Don’t denigrate yourself, vivian.
And, there is a huge difference between spending the whole day looking after the house and kids, and spending the whole day working outside the home and then fitting all the household work and childcaring/relating into the time spent at home before and after work (Hochschild’s The Time Bind is very good on this).

7

Tracy W 10.19.07 at 9:34 am

Out of curiousity, where do gap years and OEs (overseas experiences) fit into leisure time?

As a NZer, I know it’s fairly common to take a leave of absence from your job, or quit it, and go travelling around the world for a year or two. This seems to be a result of increased incomes allowing this to be financed. Taking a year’s holiday all at once, rather than taking an extra 1.3 weeks each year over a 40 year working-life has some advantages. And as a third-generation member of Servas I have encountered a number of Americans doing an OE. But of course, any American off spending a year mooching around Outer Mongolia is not going to be answering the door to any statisticians. Is taking your leisure time in large lumps accounted for in these surveys of time-leisure trade-offs?

8

Dylan Thurston 10.19.07 at 10:38 am

#2, the study does talk extensively about non-market work, in several categories, and mentions, e.g., that time spent on total non-market work has fallen by 3.8 hours/wk. It’s up 3.75 hours/wk for men, down 10.3 hours/wk for women, but still with a substantial gender difference of 9.1 hours/wk. Most non-market work was excluded from all measures of leisure time, except for pet care and gardening. You might want to question some of the choices, but they certainly consider the issue.

9

Neil B. 10.19.07 at 2:03 pm

Is it possible that those who think “we” have more leisure time (versus the clear evidence of the opposite) have made a crude statistical fallacy? For example, what if we just took those who worked and found “average working hours.” That would be summing the hours of all working persons (in the past, mostly men) and dividing by n_e, the number of working persons – not n the total adult population n. Suppose for simplicity and illustration, all the men worked 40 h/week, no women work, equal numbers of each exist. Then, the “average” work hours comes to 40 h/week. (But the real average hours worked for adults is 20h/week.)

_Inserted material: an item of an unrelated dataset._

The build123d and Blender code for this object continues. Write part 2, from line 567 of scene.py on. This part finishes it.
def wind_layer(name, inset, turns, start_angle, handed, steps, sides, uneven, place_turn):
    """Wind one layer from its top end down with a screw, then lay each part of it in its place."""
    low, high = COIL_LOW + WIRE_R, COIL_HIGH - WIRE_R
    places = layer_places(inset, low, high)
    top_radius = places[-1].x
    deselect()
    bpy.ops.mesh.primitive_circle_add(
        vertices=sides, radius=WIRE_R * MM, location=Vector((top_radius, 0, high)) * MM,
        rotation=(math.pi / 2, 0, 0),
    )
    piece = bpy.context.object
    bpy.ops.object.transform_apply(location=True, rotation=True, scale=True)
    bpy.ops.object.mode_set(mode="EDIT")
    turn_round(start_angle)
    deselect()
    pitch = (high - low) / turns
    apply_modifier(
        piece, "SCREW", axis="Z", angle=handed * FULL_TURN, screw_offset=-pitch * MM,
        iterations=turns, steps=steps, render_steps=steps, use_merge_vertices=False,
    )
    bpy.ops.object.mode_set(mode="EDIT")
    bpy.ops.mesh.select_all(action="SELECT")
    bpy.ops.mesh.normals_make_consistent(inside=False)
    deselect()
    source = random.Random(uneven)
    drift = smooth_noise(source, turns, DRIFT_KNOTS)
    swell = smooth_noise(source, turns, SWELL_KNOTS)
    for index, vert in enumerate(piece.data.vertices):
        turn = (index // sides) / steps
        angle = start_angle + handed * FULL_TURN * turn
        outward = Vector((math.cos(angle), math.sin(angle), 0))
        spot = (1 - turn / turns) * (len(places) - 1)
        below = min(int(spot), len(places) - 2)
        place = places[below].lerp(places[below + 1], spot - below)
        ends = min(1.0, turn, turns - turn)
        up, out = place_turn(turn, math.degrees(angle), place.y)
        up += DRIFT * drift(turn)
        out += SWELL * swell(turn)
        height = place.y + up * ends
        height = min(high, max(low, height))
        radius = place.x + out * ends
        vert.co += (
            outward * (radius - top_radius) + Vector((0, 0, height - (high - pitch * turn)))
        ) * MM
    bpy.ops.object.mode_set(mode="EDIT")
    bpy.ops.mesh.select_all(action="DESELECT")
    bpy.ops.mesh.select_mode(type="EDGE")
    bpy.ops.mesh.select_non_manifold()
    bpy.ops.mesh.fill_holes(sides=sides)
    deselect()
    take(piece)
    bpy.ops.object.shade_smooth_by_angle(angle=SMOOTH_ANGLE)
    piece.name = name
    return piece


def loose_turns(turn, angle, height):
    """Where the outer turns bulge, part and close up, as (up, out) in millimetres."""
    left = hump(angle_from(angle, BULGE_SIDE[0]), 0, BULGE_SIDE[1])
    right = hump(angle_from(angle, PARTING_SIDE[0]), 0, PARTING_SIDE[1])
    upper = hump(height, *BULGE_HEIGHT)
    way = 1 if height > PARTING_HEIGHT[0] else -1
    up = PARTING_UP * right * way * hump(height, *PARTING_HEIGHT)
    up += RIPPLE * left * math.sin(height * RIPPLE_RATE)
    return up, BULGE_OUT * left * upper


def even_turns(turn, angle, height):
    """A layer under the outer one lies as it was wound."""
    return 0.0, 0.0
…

But suppose some woman start working, say around 20 h/week. Clearly, more hours are worked by adults and their combined average free time is reduced. If half of them now work, the true average is now 25 instead of 20. But if we sum hours and divide by the new value of n_e (now increased because of the working women), the supposed “average hours worked” goes down to 33.33, due to dilution by the PT workers. See the difference? Whether or not someone who should know better made that specific error in arguing a point, I bet it has gummed up some statistics and been abused somewhere.

tyrannogenius

10

Kenny Easwaran 10.19.07 at 5:22 pm

It looks like on measures 3 and 4, the amount of leisure time has actually gone monotonically upwards. However, 3 includes childcare, and 4 includes everything that isn’t market work. So perhaps the change since the early ’90s has been in terms of increased time spent on childcare?

11

leederick 10.19.07 at 6:52 pm

A lot of interpretations of this study do not seem sustainable when you bear in mind the major proviso that the study excludes people under 21 and over 65, as well as those who are students or retirees.

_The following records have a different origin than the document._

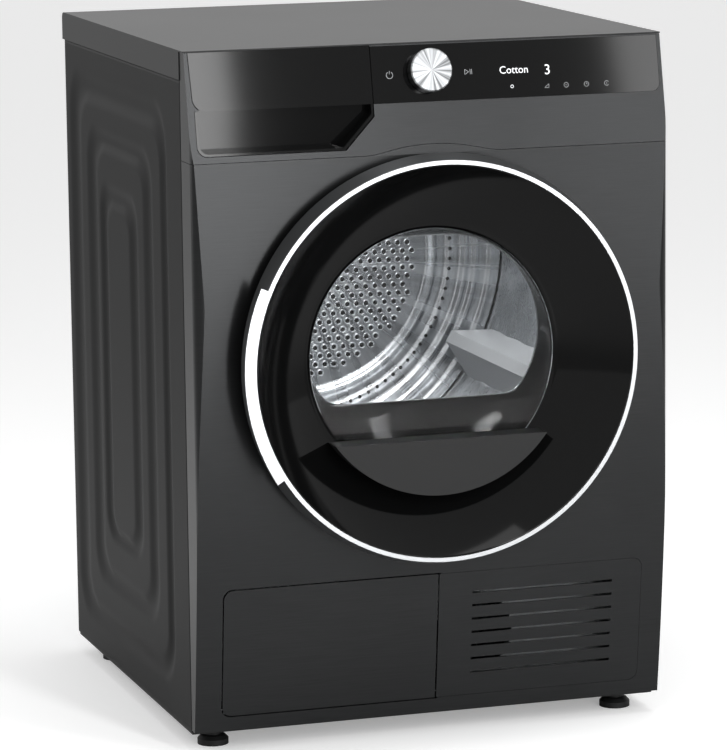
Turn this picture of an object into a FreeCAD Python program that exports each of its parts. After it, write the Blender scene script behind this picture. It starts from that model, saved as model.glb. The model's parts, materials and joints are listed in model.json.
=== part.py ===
"""Front-loading heat-pump clothes dryer, free-standing, full size.

Row frame: millimetres, +Z up, +X to the right seen from the front, the front faces -Y.
The origin is on the floor, under the middle of the overall box.
"""
import FreeCAD, Part
import Sketcher
import math
import os

doc = FreeCAD.newDocument("ClothesDryer")
sheet = doc.addObject("Spreadsheet::Sheet", "Sizes")
nodes = {}


# ---------------------------------------------------------------- sizes and expressions
class Size:
    """A number that also knows the spreadsheet expression it comes from."""

    def __init__(self, value, text):
        self.value = float(value)
        self.text = text

    def __add__(self, other):
        other = as_size(other)
        return Size(self.value + other.value, f"({self.text} + {other.text})")

    def __sub__(self, other):
        other = as_size(other)
        return Size(self.value - other.value, f"({self.text} - {other.text})")

    def __mul__(self, other):
        other = as_size(other)
        return Size(self.value * other.value, f"({self.text} * {other.text})")

    def __truediv__(self, other):
        other = as_size(other)
        return Size(self.value / other.value, f"({self.text} / {other.text})")

    def __radd__(self, other):
        return as_size(other) + self

    def __rsub__(self, other):
        return as_size(other) - self

    def __rmul__(self, other):
        return as_size(other) * self

    def __neg__(self):
        return Size(-self.value, f"(0 - {self.text})")


def as_size(number):
    if isinstance(number, Size):
        return number
    return Size(number, f"({number:.9g})")


def root(size):
    return Size(math.sqrt(size.value), f"sqrt({size.text})")


def cosine(degrees):
    return Size(math.cos(math.radians(degrees.value)), f"cos({degrees.text})")


def sine(degrees):
    return Size(math.sin(math.radians(degrees.value)), f"sin({degrees.text})")


def arctangent(ratio):
    """Angle in degrees as a plain number."""
    return Size(math.degrees(math.atan(ratio.value)), f"(atan({ratio.text}) / 1deg)")


def cell(name, value):
    """Write one driving dimension into the sheet and return it as a Size."""
    row = cell.row = getattr(cell, "row", 0) + 1
    sheet.set(f"A{row}", name)
    sheet.set(f"B{row}", f"{value:.9g}")
    sheet.setAlias(f"B{row}", name)
    return Size(value, f"Sizes.{name}")


# Overall box and outer sheets
width = cell("overall_width", 600)
depth = cell("overall_depth", 660)
height = cell("overall_height", 850)
sheet_wall = cell("sheet_wall", 1.2)
skin_wall = cell("front_skin_wall", 2)
cover_height = cell("cover_height", 35)
cover_wall = cell("cover_wall", 4)
cover_overhang = cell("cover_rear_overhang", 8)
side_inset = cell("side_inset", 1)
groove_depth = cell("groove_depth", 3)
base_bottom = cell("base_bottom", 22)
base_floor = cell("base_floor", 3)
base_rim = cell("base_rim_height", 38)

# Front skin: bowed panel, leaning fascia
panel_bulge_height = cell("panel_bulge_height", 548)
panel_stand_off = cell("door_stand_off", 42)
bow_radius = cell("bow_radius", 3791)
seam_setback = cell("side_seam_setback", 48)
front_corner = cell("front_corner_radius", 12)
panel_bottom = cell("panel_bottom", 28)
fascia_height = cell("fascia_height", 130.5)
fascia_lean = cell("fascia_lean", 27)
seam_gap = cell("seam_gap", 0.6)
fascia_wall = cell("fascia_wall", 4)
bump_blend = cell("bump_blend_radius", 100)
bump_margin = cell("bump_margin", 7.7)

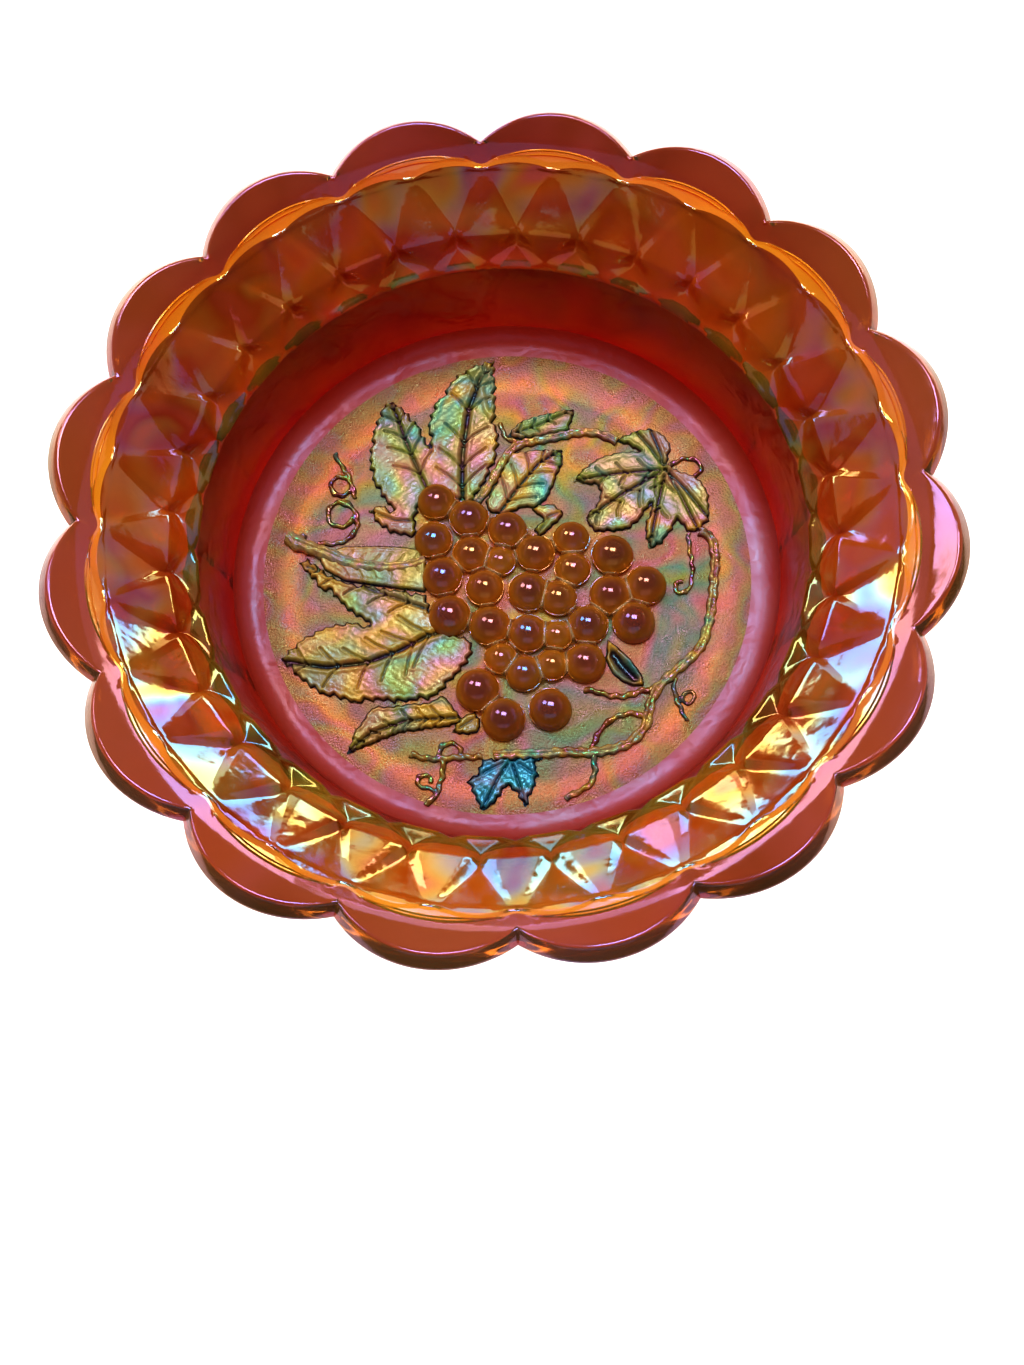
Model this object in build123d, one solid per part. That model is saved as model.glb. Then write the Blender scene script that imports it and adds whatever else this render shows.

I’m also not sure the male-female comparisons people seem intent on making are sound, given that the study demographically weights the sample across time, but not across gender.

12

sara 10.20.07 at 2:37 am

It looks as if the decrease in leisure parallels the baby boomers taking up family life; this may merely be my impression instead of statistically valid, but will we see a massive increase in leisure time around 2015 when the boomers retire, or not? A trend is that many will not retire, unless this is manufactured to make the rest of us keep working.

13

robert inkol 10.20.07 at 1:44 pm

Technology and lifestyle changes make this subject a difficult one to analyze. For example, many people spend considerable time at their home computers, but a proportion of this time is work related – indeed computers make it possible, or even necessary, to bring your work home.

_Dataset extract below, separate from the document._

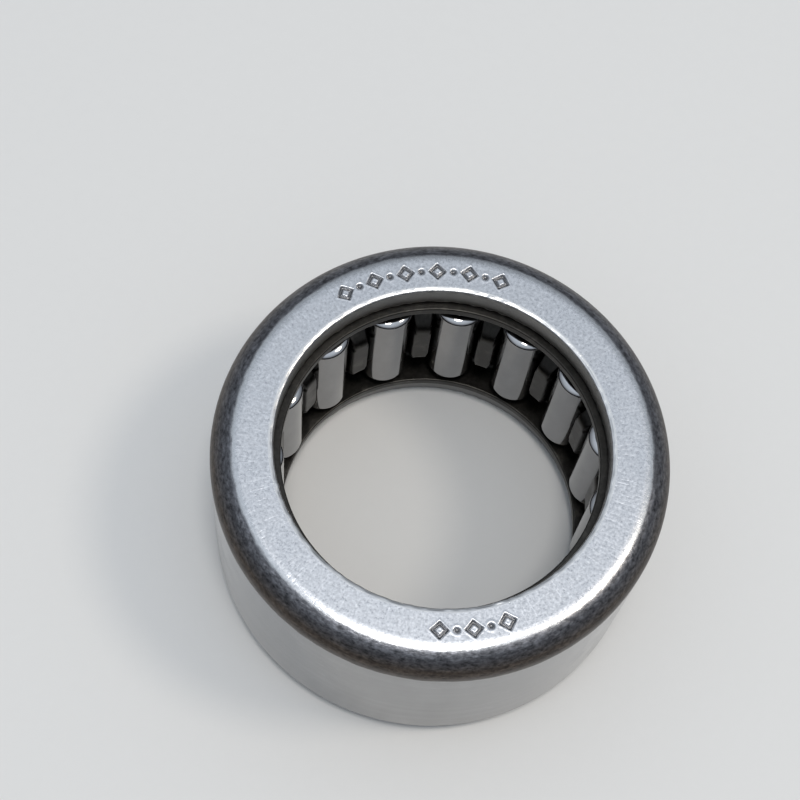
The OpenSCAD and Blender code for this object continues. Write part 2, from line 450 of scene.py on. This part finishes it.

One recollection that I find striking is that when we were looking for a house in the early 1980s, we found that a substantial proportion had finished basements with wet bars. From what I’ve seen, this isn’t very common any more (I know of friends who ripped theirs out).

14

Kaleberg 10.21.07 at 7:46 pm

I wrote up a little piece on this paper for Daily Kos a while back: http://www.dailykos.com/storyonly/2007/9/6/12411/05257

Basically, work time has been declining since 1900 or so. Less educated workers, who are typically paid by the hour, are generally working fewer hours, and this trend has been continuing. More educated workers, who are usually salaried, are working longer hours. Women are working longer hours than they used to. People stopped spending time with their friends in the late 1960s, and all the new leisure time has gone to watching television watching. I really wish I were making this up, but that’s what the study shows, and it looks like a pretty reasonable estimate.

It’s a rather grim picture. Of course, most people reading this blog are probably exempt, that is, exempt from wage-hour laws, so they are probably working longer hours and screaming, “Where’s my #^$%%^$ leisure time?”

15

Elizabeth 10.23.07 at 7:22 pm

I blogged about this paper a while back at:
http://www.halfchangedworld.com/2006/03/the_endless_tod.html

I’m pretty sure the key issue is whether you count time spent doing child-focused activities like birthday parties or soccer games as “leisure.” They can be fun, sure, but they also feel obligatory (at least to middle-class parents).